Stories in Motion: Interdisciplinary Approaches to Dance Making

Lenora Lee speaks with AADS group
Dancer, choreographer and artistic director, Lenora Lee visited Duke to discuss how she combines dance, history, and community as an artist.  

How can we learn to heal from systemic violence in ways that are not suppressive, but expressive? This is the fundamental question that Lenora Lee posed in her talk titled Stories in Motion: Interdisciplinary Approaches to Dance Making on February 28 in the Pink Parlor in the East Duke building. Professor Jingqui Guan, Assistant Professor of the Practice of Dance invited Lee, the Artistic Director of Lenora Lee Dance, to discuss how she combines dance, history, and community as an artist.

In her talk, Lee showcased her unique interdisciplinary approaches in creative ways. She combined dance, writing, media, and discussion as a method to explore ways to process both the systemic violence and communal ties around us. She first opened her talk with a dancing exercise. It started with everyone mirroring her gestures, but who we were mirroring passed on and through others. This transfer of energy forced us to pay attention to each other to move together. The attendees eventually concluded by silently reflecting on the power of moving in tandem.  It was an example of the communal movement that forms the basis of her large-scale, immersive, and interactive dance experiences. 

According to Lee, her dances are informed directly by her lived experiences. Growing up third-generation Chinese American in the Bay Area in California, Lee touched on how she saw firsthand the oppression and conflict in her surrounding communities. She witnessed her community be challenged by assimilatory pressures, experience identitarian crises, and deal with the material realities of gun violence in their neighborhoods. These circumstances directly informed her methodological approaches, specifically in the importance she placed and continues to place on collaborations with advocacy and community-based organizations. 

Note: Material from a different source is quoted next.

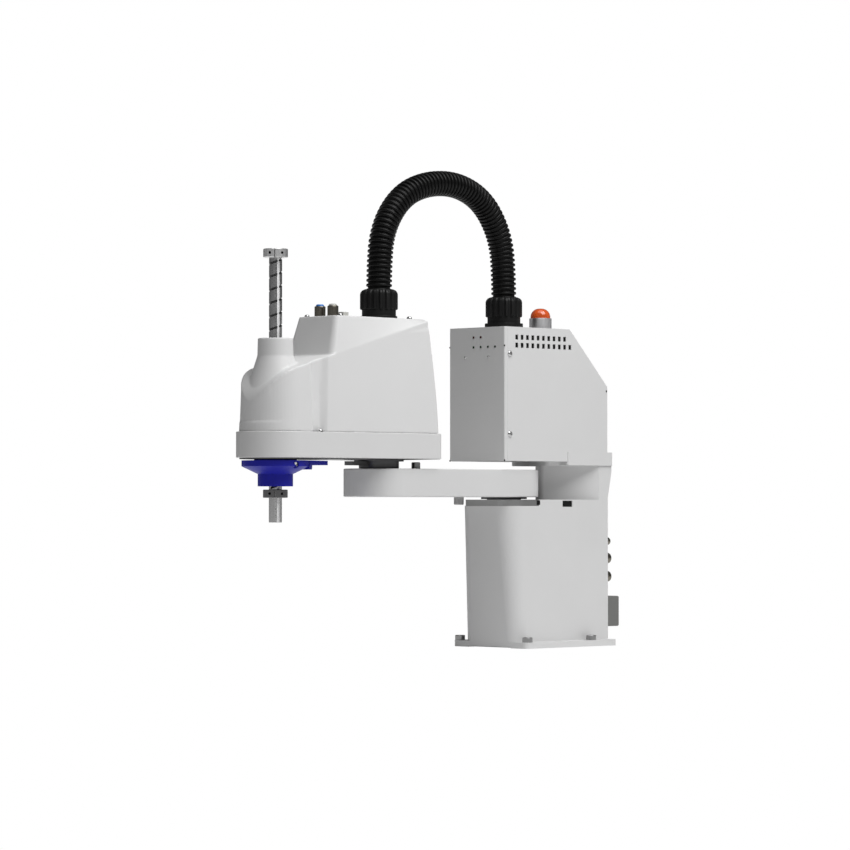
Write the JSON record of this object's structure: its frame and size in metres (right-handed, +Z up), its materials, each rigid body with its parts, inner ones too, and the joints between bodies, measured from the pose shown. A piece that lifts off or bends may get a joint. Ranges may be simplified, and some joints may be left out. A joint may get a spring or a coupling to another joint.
{
  "type": "scara robot",
  "caption": "Four-axis SCARA robot with folding arms, a lifting and turning ball screw spline shaft, an external cable hose and its controller box on the base.",
  "frame": {"origin": "first arm's axis on the mounting surface, at the underside of the foot plate", "axes": "+X along the outstretched arms, +Y the robot's side seen first in the picture, +Z up"},
  "size_m": [0.6216, 0.132, 0.606],
  "materials": {
    "pale_paint": "satin",
    "pale_plastic": "satin",
    "blue_plastic": "satin",
    "black_plastic": "matte",
    "hose_black": "ribbed, satin",
    "white_plastic": "gloss",
    "ring_blue": "gloss",
    "shaft_steel": "ground",
    "dark_steel": "dark phosphate",
    "pin_steel": "turned",
    "nickel_brass": "nickel plated",
    "grey_sheet": "satin",
    "machined_aluminium": "machined",
    "motor_black": "satin",
    "gear_steel": "machined",
    "belt_rubber": "matte",
    "board_green": "satin",
    "lamp_grey": "satin",
    "lamp_orange": "translucent gloss",
    "led_red": "gloss",
    "led_green": "gloss"
  },
  "bodies": {
    "base": {"base_casting": "pale_paint", "rear_panel": "grey_sheet", "rear_air_fittings": "nickel_brass", "rear_release_rings": "white_plastic", "power_inlet": "black_plastic", "joint_one_reducer": "gear_steel", "joint_one_motor": "motor_black", "controller_chassis": "pale_paint", "controller_cover_left": "pale_paint", "controller_cover_right": "pale_paint", "controller_screws": "pin_steel", "status_lights_red": "led_red", "status_lights_green": "led_green", "port_plate": "grey_sheet", "controller_ports": "black_plastic", "power_supply": "grey_sheet", "drive_board": "board_green", "control_board": "board_green", "signal_lamp_base": "lamp_grey", "signal_lamp_dome": "lamp_orange", "base_user_connector": "black_plastic", "base_gland_body": "black_plastic", "base_gland_nut": "black_plastic"},
    "arm_1": {"arm_one_casting": "pale_paint", "joint_one_stop_pin": "pin_steel", "joint_two_stop_pins": "pin_steel", "joint_two_output_shaft": "dark_steel", "joint_one_output_flange": "dark_steel", "cable_hose": "hose_black"},
    "arm_2": {"joint_two_collar": "dark_steel", "arm_two_bottom_plate": "dark_steel", "arm_two_casting": "pale_paint", "arm_two_cover": "pale_plastic", "arm_gland_body": "black_plastic", "arm_gland_nut": "black_plastic", "joint_two_reducer": "gear_steel", "joint_two_motor": "motor_black", "spline_nut_bearing": "gear_steel", "ball_screw_bearing": "gear_steel", "spin_belt": "belt_rubber", "lift_belt": "belt_rubber", "motor_bridge": "machined_aluminium", "lift_motor_riser": "machined_aluminium", "spin_motor": "motor_black", "lift_motor": "motor_black", "spline_cap": "blue_plastic", "spline_cap_screws": "pin_steel", "top_air_fittings": "nickel_brass", "release_ring_blue": "ring_blue", "release_ring_white": "white_plastic", "top_user_connector": "white_plastic", "cover_screws": "pin_steel"},
    "spline_nut": {"spline_nut": "gear_steel"},
    "shaft": {"spline_shaft": "shaft_steel", "upper_stop_collar": "shaft_steel", "lower_stop_collar": "shaft_steel"},
    "ball_nut": {"ball_screw_nut": "gear_steel"},
    "spin_pulley": {"spin_motor_pulley": "machined_aluminium"},
    "lift_pulley": {"lift_motor_pulley": "machined_aluminium"}
  },
  "joints": [
    {"name": "arm_one_turn", "type": "hinge", "parent": "base", "child": "arm_1", "pos_m": [0, 0, 0.19], "axis": [0, 0, 1], "range_deg": [-132, 132]},
    {"name": "arm_two_turn", "type": "hinge", "parent": "arm_1", "child": "arm_2", "pos_m": [0.225, 0, 0.235], "axis": [0, 0, 1], "range_deg": [-105, 105]},
    {"name": "shaft_turn", "type": "hinge", "parent": "arm_2", "child": "spline_nut", "pos_m": [0.4, 0, 0.25], "axis": [0, 0, 1], "range_deg": [-360, 360]},
    {"name": "shaft_lift", "type": "slide", "parent": "spline_nut", "child": "shaft", "axis": [0, 0, 1], "range_m": [-0.15, 0]},
    {"name": "ball_nut_turn", "type": "hinge", "parent": "spline_nut", "child": "ball_nut", "pos_m": [0.4, 0, 0.3], "axis": [0, 0, 1], "range_deg": [0, 3376]},
    {"name": "spin_pulley_turn", "type": "hinge", "parent": "arm_2", "child": "spin_pulley", "pos_m": [0.314, 0.0186, 0.2755], "axis": [0, 0, 1], "range_deg": [-691, 691]},
    {"name": "lift_pulley_turn", "type": "hinge", "parent": "arm_2", "child": "lift_pulley", "pos_m": [0.314, -0.0186, 0.3025], "axis": [0, 0, 1], "range_deg": [0, 6471]}
  ],
  "couplings": [
    {"joint": "ball_nut_turn", "follows": "shaft_lift", "rad_per_m": -392.7},
    {"joint": "lift_pulley_turn", "follows": "shaft_lift", "rad_per_m": -752.67},
    {"joint": "spin_pulley_turn", "follows": "shaft_turn", "ratio": 1.9167}
  ]
}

The primary basis of these collaborations combines different approaches to dance-making. She described dancing as a way to process and express deep emotions such as pain—pain that is communal, intergenerational, and deep-rooted. She screened her recent works which have addressed the heartbreak and distress surrounding migration, detention, and ICE. With three of her grandparents being detained at Angel Island, an island off the coast of California which detained primarily Asian migrants from 1910 to 1940, Lee spoke to the suffering that forced detention causes. This suffering continues to affect individuals and families today. 

One of the pieces that she screened overlays dance with audio from interrogations of detainees in Angel Island. While dancers mimic falling around long, mess hall style tables that resemble where detainees would have eaten, there is a barrage of difficult, almost nonsensical question that the interrogator asks. Something as simple as not knowing the direction your former home faced, could have resulted in deportation. The blend of expressive dance and historical transcripts teach the viewer about the chronology of a community’s suffering without suppressing their experiences. 

An audience member asked Lee how she even begins to undertake her projects that combine so many different media to tell such powerful stories. She described her process as beginning with the choreography, the dance movements, expressions, and staging itself, before overlaying the audio or music on top. 

She had demonstrated earlier how dance could be layered over the recitation of writing. She asked an audience member read their personal experience working within immigration courts while she danced alongside it. Lee then asked the audience to write creatively too. Allowing the attendees the choice of three different prompts, relating to injustice, migration, or everyday beauty, she had each spend time answering them and then sharing aloud. Participants spoke on the everyday beauty in intimacy, the struggles of generational migration, and the persistence of injustice in detention and deportation. 

Lee concluded her talk by addressing the tangible concerns surrounding funding for advocacy-based interdisciplinary work. The current political climate isn’t facilitating projects like hers and is an obstacle to other artists and researchers. She discussed how it’s more important than ever to come together, support each other, and build community to keep the dialogue going.